Not sure what container would be best. Perhaps old plastic 35mm film canister?
Also not sure if having lid attached to plane is within percentage of craft made of paper tolerances, but if you're attaching all sorts of electronics I can't see it being a problem.
How about a partly inflated balloon, attached at one end to the plane, and on the other end to the lifting body. At a certain altitude the balloon bursts, and PARIS flys free.
However, I'm not sure how repeatable that would be.
While 'preservatives' are individually tested at manufacture, I don't know what tolerances they work to.
So that's something to try out at Qinetiq - put an entire boxful of thin-walled balloons blown up to equal pressure into the chamber and see whether they burst almost together or widely spaced.
Where is the T shirt???
I want one for my hols.
Mount the syringe vertical - Pointy end up. Add some vege oil plus the 15cc of air. Air should sit on top of oil and push down on the oil/plunger.
So rubber is going to go like "flaky pastry" and batteries will probably die halfway through the journey without protection. So..
..what about those chemical hand warmers that you'll see in hunting and fishing shops? Expose the bag to air and give it a shake and it gets nice and toasty for a couple of hours. Maybe wrap the sensitive components up with a couple of these and something fluffy? How long's the flight expected to be?
For the lovely QinteQ people to offer us another day, and throw it open to Reg readers to design and build devices that'll work at -56C and 70000'. Then we can all get boffining in our sheds, and test the whole darn lot in one go.
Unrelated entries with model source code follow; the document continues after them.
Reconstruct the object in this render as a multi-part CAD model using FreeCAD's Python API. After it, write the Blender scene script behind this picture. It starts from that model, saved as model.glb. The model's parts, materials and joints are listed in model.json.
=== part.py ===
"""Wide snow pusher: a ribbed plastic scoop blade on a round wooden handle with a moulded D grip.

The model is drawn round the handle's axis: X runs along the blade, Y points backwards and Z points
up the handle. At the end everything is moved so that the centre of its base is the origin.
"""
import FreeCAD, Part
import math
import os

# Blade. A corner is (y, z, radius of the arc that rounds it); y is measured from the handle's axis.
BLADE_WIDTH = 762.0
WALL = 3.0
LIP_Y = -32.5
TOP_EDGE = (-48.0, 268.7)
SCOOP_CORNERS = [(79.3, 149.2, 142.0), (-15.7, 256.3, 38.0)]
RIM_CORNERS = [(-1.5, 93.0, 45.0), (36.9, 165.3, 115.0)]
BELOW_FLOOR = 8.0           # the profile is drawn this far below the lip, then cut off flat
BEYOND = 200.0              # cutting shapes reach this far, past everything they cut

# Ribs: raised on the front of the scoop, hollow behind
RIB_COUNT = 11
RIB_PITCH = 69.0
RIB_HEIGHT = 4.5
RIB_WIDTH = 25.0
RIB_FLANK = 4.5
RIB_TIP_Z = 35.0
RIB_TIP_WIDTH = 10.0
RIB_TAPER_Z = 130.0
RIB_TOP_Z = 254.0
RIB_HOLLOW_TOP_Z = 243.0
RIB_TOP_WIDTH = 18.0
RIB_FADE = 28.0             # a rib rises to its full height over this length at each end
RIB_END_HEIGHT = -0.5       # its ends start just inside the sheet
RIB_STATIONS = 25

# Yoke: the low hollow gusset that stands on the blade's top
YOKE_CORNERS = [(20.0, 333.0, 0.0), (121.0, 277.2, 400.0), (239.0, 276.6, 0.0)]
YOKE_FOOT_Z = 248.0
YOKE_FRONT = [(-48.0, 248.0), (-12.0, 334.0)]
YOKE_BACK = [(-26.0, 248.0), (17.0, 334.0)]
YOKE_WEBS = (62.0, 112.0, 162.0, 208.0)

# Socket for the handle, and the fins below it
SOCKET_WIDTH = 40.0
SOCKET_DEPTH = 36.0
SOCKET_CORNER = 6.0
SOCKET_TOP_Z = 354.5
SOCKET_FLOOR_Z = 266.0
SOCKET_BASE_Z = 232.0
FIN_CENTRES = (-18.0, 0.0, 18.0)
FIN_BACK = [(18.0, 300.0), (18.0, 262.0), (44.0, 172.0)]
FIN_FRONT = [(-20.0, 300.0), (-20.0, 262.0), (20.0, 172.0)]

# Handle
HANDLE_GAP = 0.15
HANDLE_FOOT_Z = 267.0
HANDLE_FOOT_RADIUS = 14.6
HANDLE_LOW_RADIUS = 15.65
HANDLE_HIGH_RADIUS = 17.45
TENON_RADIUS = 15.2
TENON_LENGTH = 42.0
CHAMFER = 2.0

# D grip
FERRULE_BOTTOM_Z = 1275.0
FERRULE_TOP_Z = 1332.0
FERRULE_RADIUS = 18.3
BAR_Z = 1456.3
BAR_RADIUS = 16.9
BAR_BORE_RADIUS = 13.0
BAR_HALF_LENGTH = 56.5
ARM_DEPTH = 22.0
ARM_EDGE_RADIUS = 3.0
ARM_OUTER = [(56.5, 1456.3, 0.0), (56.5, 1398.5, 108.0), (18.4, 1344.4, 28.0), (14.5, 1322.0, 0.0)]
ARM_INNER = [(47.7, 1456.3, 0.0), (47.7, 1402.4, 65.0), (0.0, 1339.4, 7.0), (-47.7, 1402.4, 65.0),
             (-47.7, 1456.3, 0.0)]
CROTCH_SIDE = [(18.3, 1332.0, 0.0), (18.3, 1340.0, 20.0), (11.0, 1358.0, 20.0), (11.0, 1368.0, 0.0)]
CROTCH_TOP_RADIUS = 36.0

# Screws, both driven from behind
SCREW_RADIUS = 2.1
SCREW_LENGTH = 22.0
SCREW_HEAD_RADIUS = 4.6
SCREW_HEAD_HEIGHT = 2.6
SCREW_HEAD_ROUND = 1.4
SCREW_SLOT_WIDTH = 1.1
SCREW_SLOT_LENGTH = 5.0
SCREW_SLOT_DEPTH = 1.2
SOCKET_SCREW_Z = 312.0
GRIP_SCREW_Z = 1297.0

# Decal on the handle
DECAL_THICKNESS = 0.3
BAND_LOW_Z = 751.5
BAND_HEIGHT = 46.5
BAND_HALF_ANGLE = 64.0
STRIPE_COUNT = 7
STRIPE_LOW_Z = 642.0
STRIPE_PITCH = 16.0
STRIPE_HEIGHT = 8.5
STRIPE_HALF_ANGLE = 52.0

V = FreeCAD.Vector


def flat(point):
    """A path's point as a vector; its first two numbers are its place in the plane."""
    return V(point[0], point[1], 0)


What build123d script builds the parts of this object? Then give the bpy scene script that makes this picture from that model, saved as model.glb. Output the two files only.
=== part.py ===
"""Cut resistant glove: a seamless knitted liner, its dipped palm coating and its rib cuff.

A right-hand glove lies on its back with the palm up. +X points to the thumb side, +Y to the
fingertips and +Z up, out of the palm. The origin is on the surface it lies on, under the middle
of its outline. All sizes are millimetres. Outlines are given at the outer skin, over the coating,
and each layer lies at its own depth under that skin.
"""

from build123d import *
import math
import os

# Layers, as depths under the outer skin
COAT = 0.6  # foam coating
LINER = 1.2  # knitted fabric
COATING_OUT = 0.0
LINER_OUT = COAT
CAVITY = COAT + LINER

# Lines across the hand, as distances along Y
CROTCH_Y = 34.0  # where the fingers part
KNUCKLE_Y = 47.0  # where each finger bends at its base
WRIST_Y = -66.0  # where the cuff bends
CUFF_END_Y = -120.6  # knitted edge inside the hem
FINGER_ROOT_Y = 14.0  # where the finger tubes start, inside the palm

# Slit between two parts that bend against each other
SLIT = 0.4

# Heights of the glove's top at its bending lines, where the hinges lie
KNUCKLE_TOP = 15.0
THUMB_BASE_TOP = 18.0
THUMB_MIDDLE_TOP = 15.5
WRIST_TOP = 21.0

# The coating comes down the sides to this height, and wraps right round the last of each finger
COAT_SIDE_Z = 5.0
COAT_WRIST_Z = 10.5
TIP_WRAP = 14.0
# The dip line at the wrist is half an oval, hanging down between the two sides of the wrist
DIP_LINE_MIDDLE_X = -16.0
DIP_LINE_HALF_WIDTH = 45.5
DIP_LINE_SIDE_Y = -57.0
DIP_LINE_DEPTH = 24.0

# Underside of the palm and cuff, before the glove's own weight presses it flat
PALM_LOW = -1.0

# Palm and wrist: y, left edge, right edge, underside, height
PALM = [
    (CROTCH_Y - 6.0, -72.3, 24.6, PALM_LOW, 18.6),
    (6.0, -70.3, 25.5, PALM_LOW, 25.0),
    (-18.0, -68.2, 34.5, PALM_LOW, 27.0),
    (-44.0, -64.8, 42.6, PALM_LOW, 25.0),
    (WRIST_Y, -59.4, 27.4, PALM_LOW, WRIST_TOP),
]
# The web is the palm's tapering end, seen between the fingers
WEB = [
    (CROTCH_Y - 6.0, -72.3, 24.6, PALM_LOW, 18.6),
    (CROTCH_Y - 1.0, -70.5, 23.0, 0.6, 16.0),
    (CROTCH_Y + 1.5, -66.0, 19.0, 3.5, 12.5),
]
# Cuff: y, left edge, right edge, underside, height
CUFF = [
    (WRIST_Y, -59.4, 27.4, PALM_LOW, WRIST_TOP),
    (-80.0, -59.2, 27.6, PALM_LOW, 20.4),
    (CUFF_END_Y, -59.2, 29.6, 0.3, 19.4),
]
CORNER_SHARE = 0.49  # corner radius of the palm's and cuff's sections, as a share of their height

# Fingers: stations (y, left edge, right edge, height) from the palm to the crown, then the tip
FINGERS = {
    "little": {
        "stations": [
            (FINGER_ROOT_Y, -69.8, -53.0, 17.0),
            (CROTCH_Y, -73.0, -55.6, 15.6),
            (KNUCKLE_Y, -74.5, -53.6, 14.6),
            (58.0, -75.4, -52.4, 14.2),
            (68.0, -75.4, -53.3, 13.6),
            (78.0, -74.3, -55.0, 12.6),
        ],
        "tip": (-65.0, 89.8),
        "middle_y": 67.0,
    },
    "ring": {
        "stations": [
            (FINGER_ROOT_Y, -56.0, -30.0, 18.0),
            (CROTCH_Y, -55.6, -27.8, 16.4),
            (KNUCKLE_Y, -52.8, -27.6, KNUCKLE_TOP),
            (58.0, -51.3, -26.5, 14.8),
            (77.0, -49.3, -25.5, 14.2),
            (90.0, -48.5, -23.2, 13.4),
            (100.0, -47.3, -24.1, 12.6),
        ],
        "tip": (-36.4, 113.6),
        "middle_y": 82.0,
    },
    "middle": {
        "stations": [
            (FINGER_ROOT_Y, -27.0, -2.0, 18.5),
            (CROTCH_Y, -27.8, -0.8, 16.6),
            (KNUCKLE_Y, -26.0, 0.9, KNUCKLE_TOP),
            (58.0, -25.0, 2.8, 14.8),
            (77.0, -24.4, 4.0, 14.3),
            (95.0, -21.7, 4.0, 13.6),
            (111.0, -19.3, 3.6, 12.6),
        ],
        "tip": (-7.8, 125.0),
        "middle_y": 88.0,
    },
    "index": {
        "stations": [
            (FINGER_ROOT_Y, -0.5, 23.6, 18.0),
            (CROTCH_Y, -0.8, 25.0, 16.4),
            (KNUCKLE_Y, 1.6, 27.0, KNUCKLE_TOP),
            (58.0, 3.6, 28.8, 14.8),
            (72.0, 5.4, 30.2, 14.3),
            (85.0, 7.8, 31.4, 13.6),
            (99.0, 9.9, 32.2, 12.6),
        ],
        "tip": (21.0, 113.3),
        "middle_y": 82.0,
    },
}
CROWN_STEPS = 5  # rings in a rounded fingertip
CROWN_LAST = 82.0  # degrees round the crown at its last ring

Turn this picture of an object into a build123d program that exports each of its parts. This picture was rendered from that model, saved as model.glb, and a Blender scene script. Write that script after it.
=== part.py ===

I think we all //really// want this to work, don't we?
It's not that hard to keep electronics working at -56C if they have been started above freezing. Think of retaining all that lovely waste heat they generate.
Starting them when cold soaked to -60C - now there's where I earn my wages!
Put the paper plane inside the balloon!!
I have one if you need help.
Put the plane inside the balloon. When the balloon pops at altitude the plane is free to fly!
Simple, no plungers or mechanical thing-gummies to choke up the works.
Back to QinetiQ and test balloon pop altitudes.
I believe I saw this experiment on a talk show--or was that YouTube? It was something to do with toy balloons and water. Can't think of what might happen if you mixed those two.
I could have sworn my science instructors did the same things at university, but only in demonstrations to the incoming classes. The upper-classmen would have laughed at these sorts of things.
Re-entry: After decades of research, astrophysicists and aeronautical engineers have identified several fatal flaws in what is commonly called "Non Rigid Technology, or NRT". Strange, and poorly understood, forces come into play at sub-sub-sub-sonic speeds - particularly at the atmospheric littoral. Crumpling, wrinkling, and flapping are common but lesser known forces such as trailing-edge tattering - that can lead to dog-earing - have also been modeled. Moderate to severe dog-earing is predicted to cause such great aerodynamic stresses that the structural integrity of load-bearing creases can no longer be relied upon and catastrophic failure is predicted in nearly all scenarios. Without its rigid heat shields, the Space Shuttle would crumple like a used tissue on re-entry.
Approach: Without a doubt, and unknown to most lay folk, atmospheric transit is the most dangerous stage of any space mission. At post-reentry speeds bird-strike is an ever-present and deadly risk. For NRT craft, bird-peck and bird-crap further threaten the chances of a successful mission. The massive forces of the Earth's atmospheric air currents are also a source of danger. "The Trade Winds", "The Roaring Forties", "Twister Alley", "The Tropical Easterly Jet", "The Middlesborough Zephyr", "The East Covington Highstreet Eddy". An aircraft will be tossed about and beaten a dozen times before it even has a hope of landing.
Landing: Seventy percent of the Earth's surface is covered by ocean. A further twenty percent is covered in seas, lakes, permanent ice, rivers, ponds, hidden bends of streams where summer romance blossoms beneath the willows, standing puddles, half drunk cups of tea, and beer (both pre- and post-micturition). This means that there is a 90% chance of a water-landing. Even with a hull rated to depths in excess of 0.000546806649 fathoms a splash-down is a high-risk exercise for an NRT. A landing on solid ground is similarly fraught. Assuming a suitable landing site can be found with the pre-requisite length, width, and load bearing characteristics, keeping the site clear of vehicles, pedestrians, onlookers and curious puppies, until the NRT can be made safe will be nigh on impossible.
Conclusion: I think few will disagree that the chances of a successful mission outcome are negligible. It is more likely that the PARIS crew will suffer some horrendous calamity upon re-entry or, perhaps more terrible, remain trapped in Low Earth Orbit awaiting rescue, cannibalism, or a ringside seat as the Earth is finally destroyed by some massive global climatic event or nuclear calamity. All that we can hope for, for their sake, is that they might see the insurmountable risk before them, be steeled by resolve and camaraderie, and take their emergency cyanide pills as they sit, waiting, on the launch pad.
We are not talking about orbital reentry speeds here! Vulture 1 will be nearly stationary at the time of the drop. Humans jumped from such heights with nothing but a pressure suit and a parachute and survived - and humans are pretty soft, you know.
Instead of the regular syringe, why not employ a roll-sock seal. If the stiction is the real sticking point, there is always graphite on glass pistons such as the type available from airpot.
I would have thought, given the project's title and sense of humour, some sort of contraption based on a Bulgarian Airbag or a condom might have been used.
I'm just saying.
Yes, mine's the one with 'Benny Hill' on the name tag. yackittyyackittyyackitty....
What do they make weather balloons out of then?
...are made of metallized Mylar, I believe.